The -g12717' option specifies the process group ID of interest; the -adcwd option specifies that options are to be ANDed and that lsof should limit file output to information about current working directory (cwd) files.

Output for Other Programs

The -F option allows you to specify that lsof should describe open files with a special form of output, called field output, that can be parsed easily by a subsequent program. The lsof distribution comes with sample AWK, Perl 4, and Perl 5 scripts that post-process field output. The lsof test suite has a C library that could be adapted for use by C programs that want to process lsof field output from an in-bound pipe.

The lsof manual page describes field output in detail in its OUTPUT FOR OTHER PROGRAMS section. A quick look at a sample script in the scripts/ subdirectory of the lsof distribution will also give you an idea how field output works.

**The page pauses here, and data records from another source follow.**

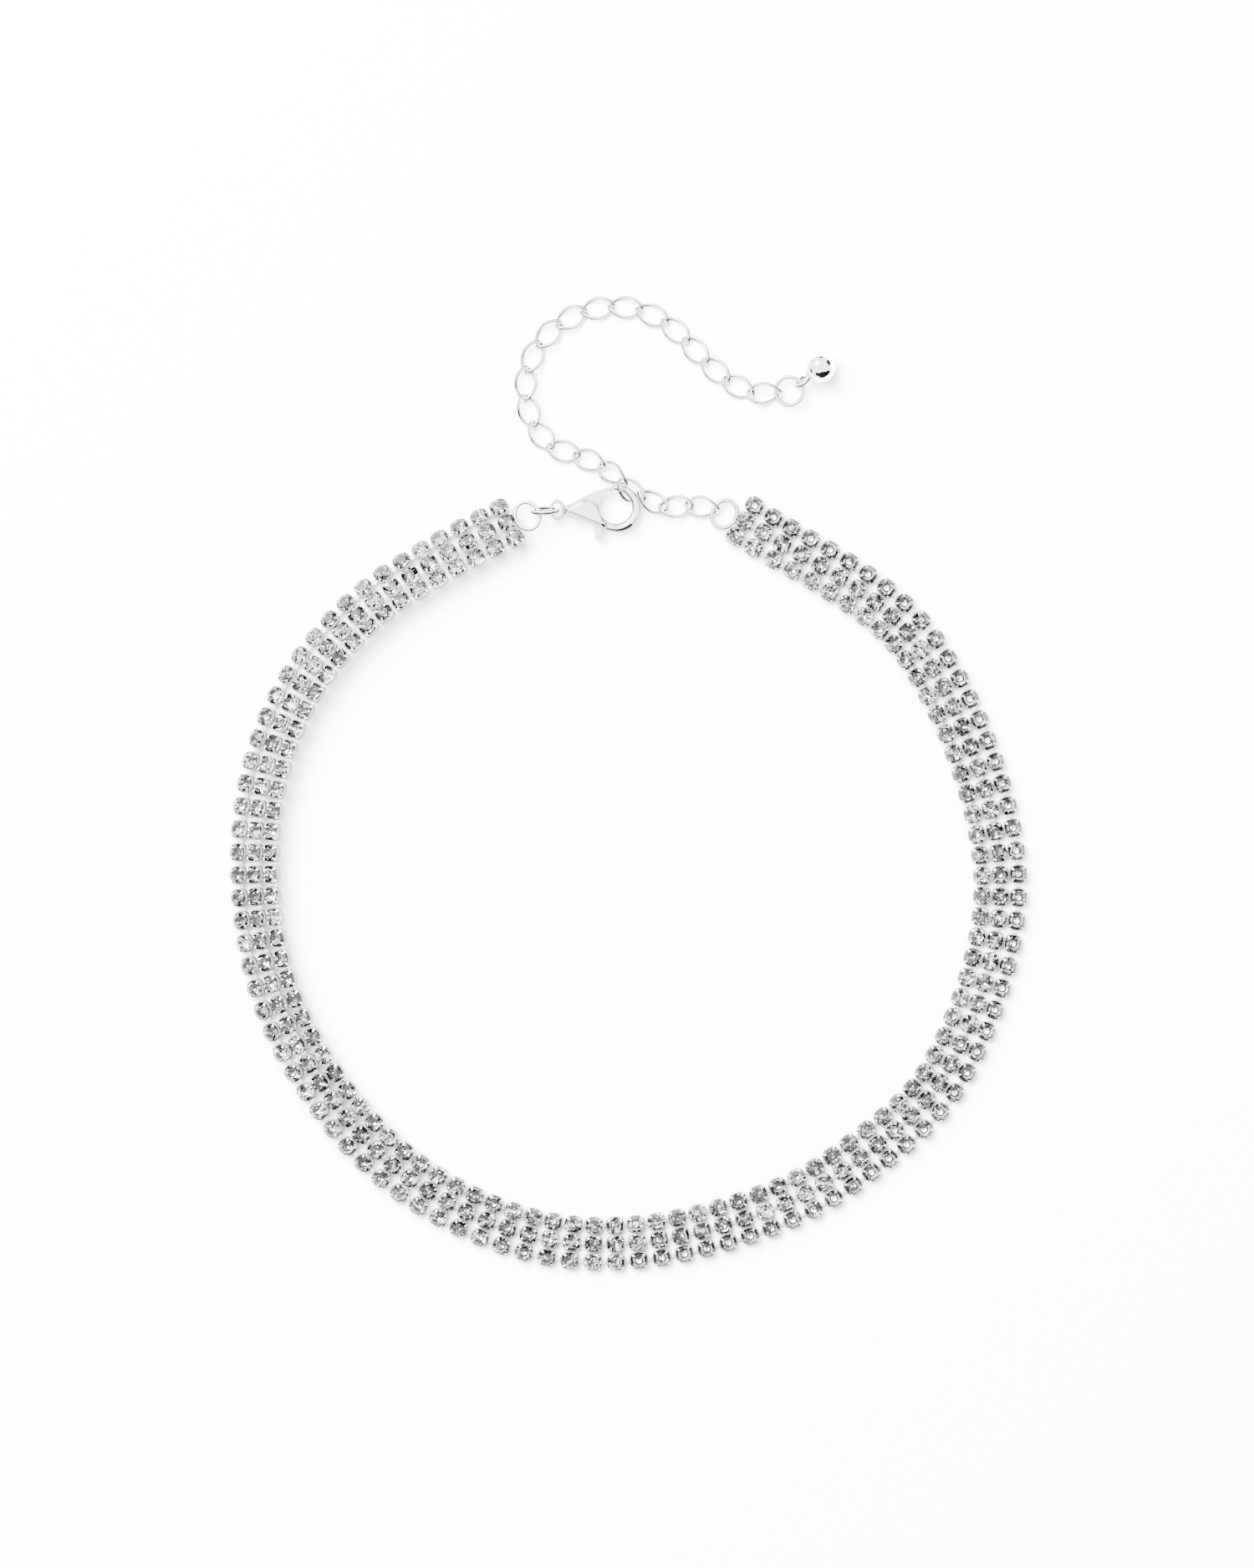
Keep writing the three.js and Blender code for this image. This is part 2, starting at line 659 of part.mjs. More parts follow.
const group = new THREE.Group();
const rightHalf = bandHalf(firstHalf, secondHalf[0]);
const leftHalf = bandHalf(secondHalf, null);
group.add(node("band_right", withEndRing(rightHalf, rightFrame, -1, rightRingSlide), crystal()));
group.add(node("band_left", withEndRing(leftHalf, leftFrame, 1, leftRingSlide), crystal()));
group.add(node("jump_ring", jumpRing, silver()));
const clasp = new THREE.Group();
clasp.applyMatrix4(claspFrame);
clasp.add(node("clasp_body", claspBody(), silver()));
clasp.add(node("clasp_lever", claspLever(), silver()));
group.add(clasp);
links.forEach((geometry, i) => {
  group.add(node(`chain_link_${String(i + 1).padStart(2, "0")}`, geometry, silver()));
});
group.add(node("drop_ring", dropRing, silver()));
group.add(node("ball_drop", ballDrop(), silver()));

// The part's own origin: the middle of its box, on the table
const box = new THREE.Box3().setFromObject(group);
group.position.set(-(box.min.x + box.max.x) / 2, -(box.min.y + box.max.y) / 2, -box.min.z);

export default group;
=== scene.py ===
# The looks of a rhinestone choker: detailed claw cups, cut stones, chain, clasp and ball drop
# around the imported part. Shapes are drawn in millimetres and scaled when a piece is finished.

import json
import math
import random

import bmesh
import bpy
import numpy
from mathutils import Matrix, Vector


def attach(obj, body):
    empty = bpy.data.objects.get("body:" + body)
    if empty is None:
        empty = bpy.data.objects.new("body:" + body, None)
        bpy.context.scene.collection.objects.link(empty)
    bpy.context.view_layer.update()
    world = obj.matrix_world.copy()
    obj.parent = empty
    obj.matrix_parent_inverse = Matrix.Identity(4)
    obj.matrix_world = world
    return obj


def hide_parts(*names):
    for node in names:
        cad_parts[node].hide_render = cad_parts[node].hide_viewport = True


millimetre = 0.001
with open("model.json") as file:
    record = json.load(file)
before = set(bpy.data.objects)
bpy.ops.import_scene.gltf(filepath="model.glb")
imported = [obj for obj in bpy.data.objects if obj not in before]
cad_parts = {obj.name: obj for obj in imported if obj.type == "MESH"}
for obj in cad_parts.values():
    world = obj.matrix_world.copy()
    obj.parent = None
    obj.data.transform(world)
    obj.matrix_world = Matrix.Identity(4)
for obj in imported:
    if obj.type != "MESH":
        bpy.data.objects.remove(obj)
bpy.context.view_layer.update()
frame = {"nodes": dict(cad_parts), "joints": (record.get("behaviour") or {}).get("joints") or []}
print("frame loaded")


# Finishes
def newFinish(name):
    finish = bpy.data.materials.new(name)
    finish.use_nodes = True
    return finish, finish.node_tree.nodes, finish.node_tree.links


silverLook = {
    "colour": (0.98, 0.98, 0.97, 1),
    "shade": (0.88, 0.88, 0.87, 1),
    "patchScale": 260,  # slight cloudiness of the plating
    "patchDetail": 3,
    "shadeSpan": (0.5, 0.8),  # stretch of the clouds in which the shade and the gloss change
    "glossSpan": (0.3, 0.7),
    "rippleScale": 900,
    "rippleHeight": 0.04,
    "rippleDepth": 0.02,
}


def silverFinish(name, smooth, rough):
    finish, nodes, links = newFinish(name)
    shader = nodes["Principled BSDF"]
    shader.inputs["Metallic"].default_value = 1
    place = nodes.new("ShaderNodeTexCoord")
    patches = nodes.new("ShaderNodeTexNoise")
    patches.inputs["Scale"].default_value = silverLook["patchScale"]
    patches.inputs["Detail"].default_value = silverLook["patchDetail"]
    links.new(place.outputs["Object"], patches.inputs["Vector"])
    tone = nodes.new("ShaderNodeMix")
    tone.data_type = "RGBA"
    tone.inputs["A"].default_value = silverLook["colour"]
    tone.inputs["B"].default_value = silverLook["shade"]
    spread = nodes.new("ShaderNodeMapRange")
    spread.inputs["From Min"].default_value = silverLook["shadeSpan"][0]
    spread.inputs["From Max"].default_value = silverLook["shadeSpan"][1]
    links.new(patches.outputs["Fac"], spread.inputs["Value"])
    links.new(spread.outputs["Result"], tone.inputs["Factor"])
    # the painted tone: painted shade down the flanks and in the gaps between cups, painted dark
    # reflection lines on the clasp, and the dark seam at its joint
    paintedShadeAndSeam = nodes.new("ShaderNodeAttribute")
    paintedShadeAndSeam.attribute_name = "tone"
    dimmed = nodes.new("ShaderNodeMix")
    dimmed.data_type = "RGBA"
    dimmed.blend_type = "MULTIPLY"
    dimmed.inputs["Factor"].default_value = 1
    links.new(tone.outputs["Result"], dimmed.inputs["A"])
    links.new(paintedShadeAndSeam.outputs["Color"], dimmed.inputs["B"])
    links.new(dimmed.outputs["Result"], shader.inputs["Base Color"])
    gloss = nodes.new("ShaderNodeMapRange")
    gloss.inputs["From Min"].default_value = silverLook["glossSpan"][0]
    gloss.inputs["From Max"].default_value = silverLook["glossSpan"][1]
    gloss.inputs["To Min"].default_value = smooth
    gloss.inputs["To Max"].default_value = rough
    links.new(patches.outputs["Fac"], gloss.inputs["Value"])
    links.new(gloss.outputs["Result"], shader.inputs["Roughness"])
    ripples = nodes.new("ShaderNodeTexNoise")
    ripples.inputs["Scale"].default_value = silverLook["rippleScale"]
    links.new(place.outputs["Object"], ripples.inputs["Vector"])
    relief = nodes.new("ShaderNodeBump")
    relief.inputs["Strength"].default_value = silverLook["rippleHeight"]
    relief.inputs["Distance"].default_value = silverLook["rippleDepth"] * millimetre
    links.new(ripples.outputs["Fac"], relief.inputs["Height"])
    links.new(relief.outputs["Normal"], shader.inputs["Normal"])
    return finish


crystalLook = {"colour": (0.97, 0.975, 0.955, 1), "rough": 0.0, "bending": 1.5}
foilRough = 0.06


def crystalFinish():
    finish, nodes, _ = newFinish("clear crystal")
    shader = nodes["Principled BSDF"]
    shader.inputs["Base Color"].default_value = crystalLook["colour"]
    shader.inputs["Roughness"].default_value = crystalLook["rough"]
    shader.inputs["IOR"].default_value = crystalLook["bending"]
    shader.inputs["Transmission Weight"].default_value = 1
    return finish


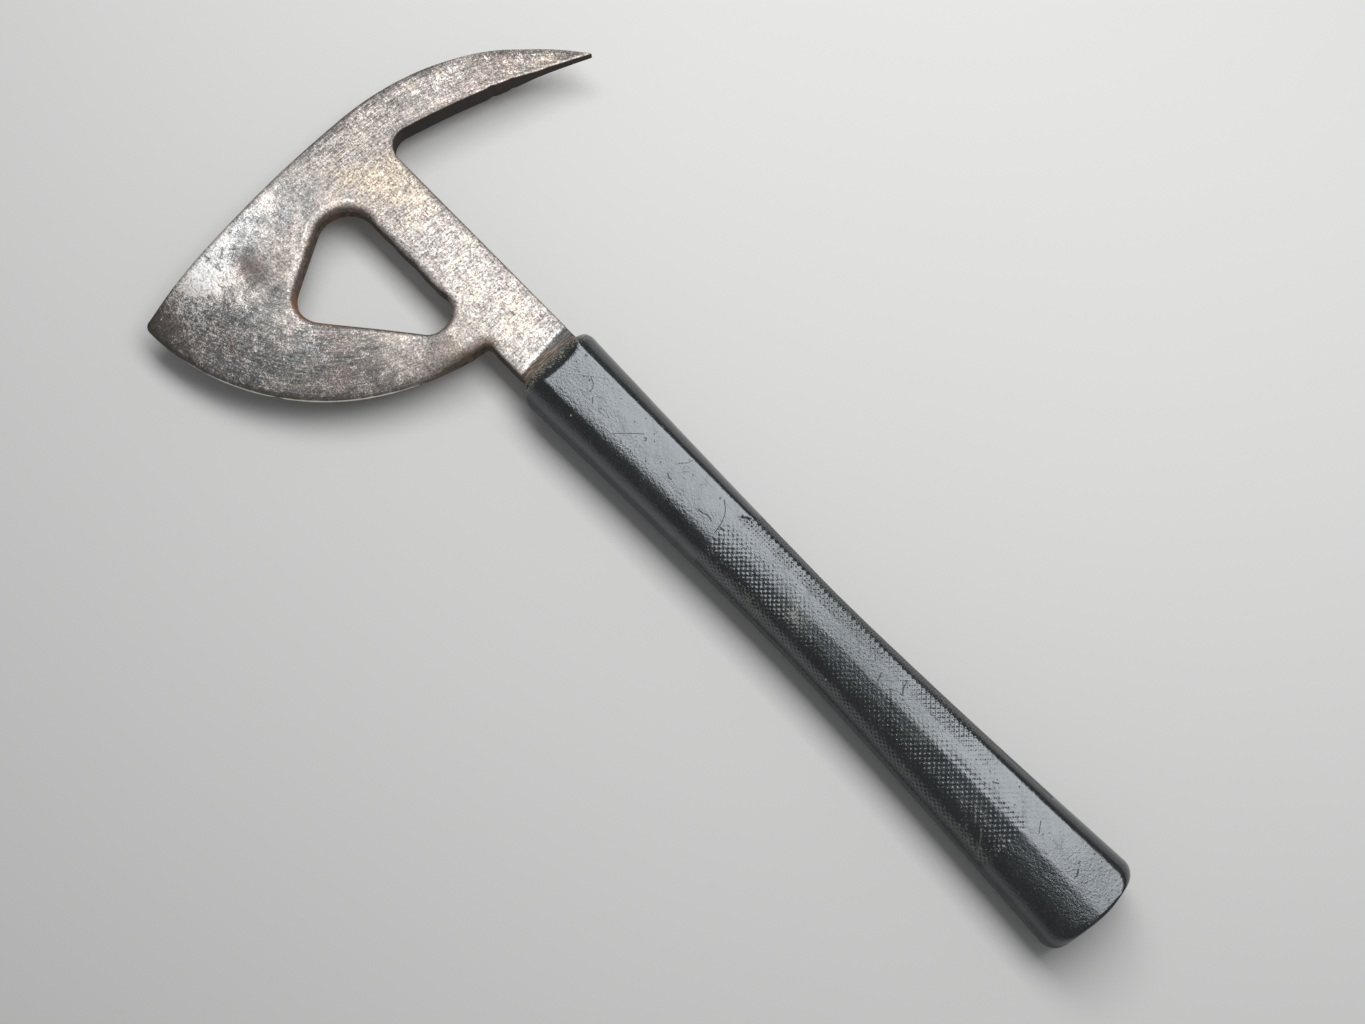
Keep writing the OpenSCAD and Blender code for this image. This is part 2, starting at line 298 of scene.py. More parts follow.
def head_outline():
    """The head, shank and tang seen from above, anticlockwise: stretches, each with its kind of edge."""
    half, tang = SHANK_W / 2, TANG_W / 2
    chamfer_x, chamfer_y = TANG_END - TANG_CHAMFER, tang - TANG_CHAMFER
    crotch_stop = angle_of(crotch_c - pick_inner_c, below=-math.pi / 2)
    inner_start = angle_of(crotch_c - pick_inner_c, above=0)
    inner_stop = angle_of(tip_corner - pick_inner_c, above=0)
    toe_back = angle_of(toe_c - blade_back_c, above=math.pi / 2)
    toe_edge = angle_of(toe_c - edge_c, above=toe_back)
    heel_stop = angle_of(heel_c - edge_c, above=toe_edge)
    heel_start = 2 * math.pi - math.asin((HEEL_THICK_Y + HEEL_FADE - EDGE_DROP) / EDGE_R)
    fillet_start = angle_of(edge_c - heel_c, above=math.pi / 2)
    return [
        ("tang", rail((TANG_END, chamfer_y), (chamfer_x, tang), (NECK_IN, tang), (NECK_IN, half))),
        ("shank", line((NECK_IN, half), (crotch_c[0], half))),
        ("crotch", arc(crotch_c, CROTCH_R, -math.pi / 2, crotch_stop)),
        ("pick", arc(pick_inner_c, PICK_INNER_R, inner_start, inner_stop)),
        ("pick", line(tip_corner, pick_tip, 0.5)),
        ("back", arc(pick_back_c, BACK_PICK_R, angle_of(pick_tip - pick_back_c), math.pi)),
        ("back", arc(blade_back_c, BACK_BLADE_R, math.pi, toe_back)),
        ("cutting", arc(toe_c, TOE_R, toe_back, toe_edge)),
        ("cutting", arc(edge_c, EDGE_R, toe_edge, heel_start)),
        ("heel", arc(edge_c, EDGE_R, heel_start, heel_stop)),
        ("heel", arc(heel_c, HEEL_FILLET_R, fillet_start, math.pi / 2, 0.4)),
        ("shank", line((heel_c[0], -half), (NECK_IN, -half))),
        ("tang", rail((NECK_IN, -half), (NECK_IN, -tang), (chamfer_x, -tang),
                      (TANG_END, -chamfer_y), (TANG_END, chamfer_y))),
    ]


def opening_outline():
    """The opening in the head, clockwise, so that the steel lies on the left."""
    sides = list(zip(OPENING, OPENING[1:] + OPENING[:1]))
    kinds = ("opening_rim", "opening_rim", "opening_top")
    turns = []
    for (c1, r1), (c2, r2) in sides:
        gap = c2 - c1
        turns.append(angle_of(gap) - math.acos((r1 - r2) / np.linalg.norm(gap)))
    stretches = []
    for i, ((c1, r1), (c2, r2)) in enumerate(sides):
        start, stop = turns[i - 1], turns[i]
        while stop < start:
            stop += 2 * math.pi
        stretches.append(("opening_rim", arc(c1, r1, start, stop)))
        n = np.array([math.cos(turns[i]), math.sin(turns[i])])
        stretches.append((kinds[i], line(c1 + r1 * n, c2 + r2 * n)))
    return [(kind, points[::-1]) for kind, points in reversed(stretches)]


def key_hole(x, radius):
    """One of the tang's keying holes, clockwise."""
    return arc(np.array([x, 0.0]), radius, 2 * math.pi, 0, 1.2)


def reach(points, loops):
    """From each point to the nearest place on closed loops: the distance, the loops' point before that
    place and the direction into the material there."""
    a = np.vstack(loops)
    b = np.vstack([np.roll(loop, -1, axis=0) for loop in loops])
    side = b - a
    length2 = (side ** 2).sum(1)
    gaps, places = np.zeros(len(points)), np.zeros(len(points), int)
    chunk = 1500
    for start in range(0, len(points), chunk):
        p = points[start:start + chunk, None, :]
        share = np.clip(((p - a) * side).sum(2) / length2, 0, 1)
        away = p - a - share[..., None] * side
        gap = np.hypot(away[..., 0], away[..., 1])
        best = gap.argmin(1)
        gaps[start:start + chunk] = gap[np.arange(len(best)), best]
        places[start:start + chunk] = best
    inward = np.column_stack([-side[:, 1], side[:, 0]]) / np.sqrt(length2)[:, None]
    return gaps, places, inward


def inside(points, loops):
    """Whether each point lies in the region between closed loops."""
    result = np.zeros(len(points), bool)
    x, y = points.T
    for loop in loops:
        for (ax, ay), (bx, by) in zip(loop, np.roll(loop, -1, axis=0)):
            if ay != by:
                crosses = ((ay > y) != (by > y)) & (x < (bx - ax) * (y - ay) / (by - ay) + ax)
                result ^= crosses
    return result


def fill(loops, inner=None):
    """Triangles, anticlockwise, between closed loops and through inner points. Also all the points."""
    points = np.vstack(loops if inner is None else [*loops, inner])
    edges, start = [], 0
    for loop in loops:
        n = len(loop)
        edges += [(start + i, start + (i + 1) % n) for i in range(n)]
        start += n
    found = delaunay_2d_cdt([Vector(p) for p in points], edges, [], 0, 1e-6)
    origin = np.array([ids[0] if ids else -1 for ids in found[3]])
    triangles = origin[np.array(found[2])]
    triangles = triangles[(triangles >= 0).all(1)]
    a, b, c = (points[triangles[:, i]] for i in range(3))
    area = (b[:, 0] - a[:, 0]) * (c[:, 1] - a[:, 1]) - (b[:, 1] - a[:, 1]) * (c[:, 0] - a[:, 0])
    triangles = triangles[inside((a + b + c) / 3, loops) & (np.abs(area) > 1e-9)]
    return triangles, points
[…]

The most important thing about field output is that it is relatively homogeneous across Unix dialects. Thus, if you write a script to post-process field output for AIX, it probably will work for HP-UX, Solaris, and Ultrix as well.

Support for other formats e.g. JSON is planned.

The Lsof Exit Code and Shell Scripts

When lsof executes successfully, it returns an exit code based on the result of its search for specified files. (If no files were specified, then the successful exit code is 0 (zero).)

If lsof was asked to search for specific files, including any files on specified file systems, it returns an exit code of 0 (zero) if it found all the specified files and at least one file on each specified file system. Otherwise it returns a 1 (one) if any part of the search failed.

This behavior can be modified by calling lsof with -Q, which will tell it to provide a successful exit code of 0 (zero) even if any part of the file or filesystem search failed.

If lsof detects a generic (non-search) error during its execution, it returns an exit code of 1 (one). The -Q option will not affect this behavior.

You can use the exit code in a shell script to search for files on a file system and take action based on the result -- e.g.,

#!/bin/sh
lsof <file_system_name> > /dev/null 2>&1
if test $? -eq 0
then
echo "<file_system_name> has some users."
else
echo "<file_system_name> may have no users."
fi

The -Q option can help in certain circumstances. For example, if you want to log filesystem users without caring if there are no users:

#!/bin/sh
lsof -Q <file_system_name>  > fs_users.log
if test $? -ne 0
then
echo "Error: Something actually went wrong!" 1>&2
exit 1
fi

Strange messages in the NAME column

When lsof encounters problems analyzing a particular file, it may put a message in the file's NAME column. Many of those messages are explained in the 00FAQ file of the lsof distribution.

So consult 00FAQ first if you encounter a NAME column message you don't understand. (00FAQ is a possible source of information about other unfamiliar things in lsof output, too.)

If you can't find help in 00FAQ, you can use grep to look in the lsof source files for the message -- e.g.,

$ cd .../lsof_4.76_src
$ grep "can't identify protocol" *.[ch]

The code associated with the message will usually make clear the reason for the message.

If you have an lsof source tree that has been processed by the lsof Configure script, you need grep only there. If, however, your source tree hasn't been processed by Configure, you may have to look in the top-level lsof source directory and in the dialects sub-directory for the UNIX dialect you are using - e.g.,

$ cd .../lsof_4.76_src
$ grep "can't identify protocol" *.[ch]
$ cd dialects/Linux
$ grep "can't identify protocol" *.[ch]

In rare cases you may have to look in the lsof library, too -- e.g.,

$ cd .../lsof_4.76_src
$ grep "can't identify protocol" *.[ch]
$ cd dialects/Linux
$ grep "can't identify protocol" *.[ch]
$ cd ../../lib
$ grep "can't identify protocol" *.[ch]